> [Exercise brief]: Pick out all lines in the listing holding the string "part" and copy them.

** Start of Source material **

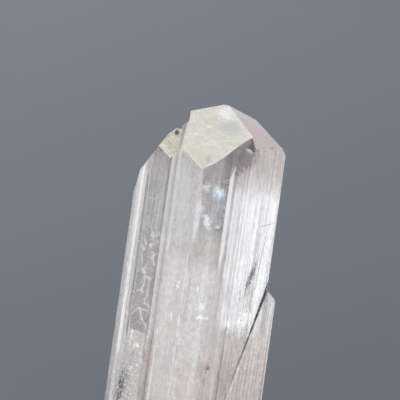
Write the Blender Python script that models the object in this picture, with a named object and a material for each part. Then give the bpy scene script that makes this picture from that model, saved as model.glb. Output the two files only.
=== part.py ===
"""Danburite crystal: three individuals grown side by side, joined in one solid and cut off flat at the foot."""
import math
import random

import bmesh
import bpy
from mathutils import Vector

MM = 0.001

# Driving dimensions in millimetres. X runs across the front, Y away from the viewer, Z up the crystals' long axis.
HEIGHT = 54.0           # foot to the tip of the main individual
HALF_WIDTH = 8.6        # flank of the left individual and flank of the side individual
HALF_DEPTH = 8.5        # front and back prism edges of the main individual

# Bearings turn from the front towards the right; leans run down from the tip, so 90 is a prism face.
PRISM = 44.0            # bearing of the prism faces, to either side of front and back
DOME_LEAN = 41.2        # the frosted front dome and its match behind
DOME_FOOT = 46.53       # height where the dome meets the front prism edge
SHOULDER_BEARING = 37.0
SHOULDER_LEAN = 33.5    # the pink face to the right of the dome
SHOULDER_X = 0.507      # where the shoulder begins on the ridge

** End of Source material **

> [Answer to the task]:
Write the Blender Python script that models the object in this picture, with a named object and a material for each part. Then give the bpy scene script that makes this picture from that model, saved as model.glb. Output the two files only.
=== part.py ===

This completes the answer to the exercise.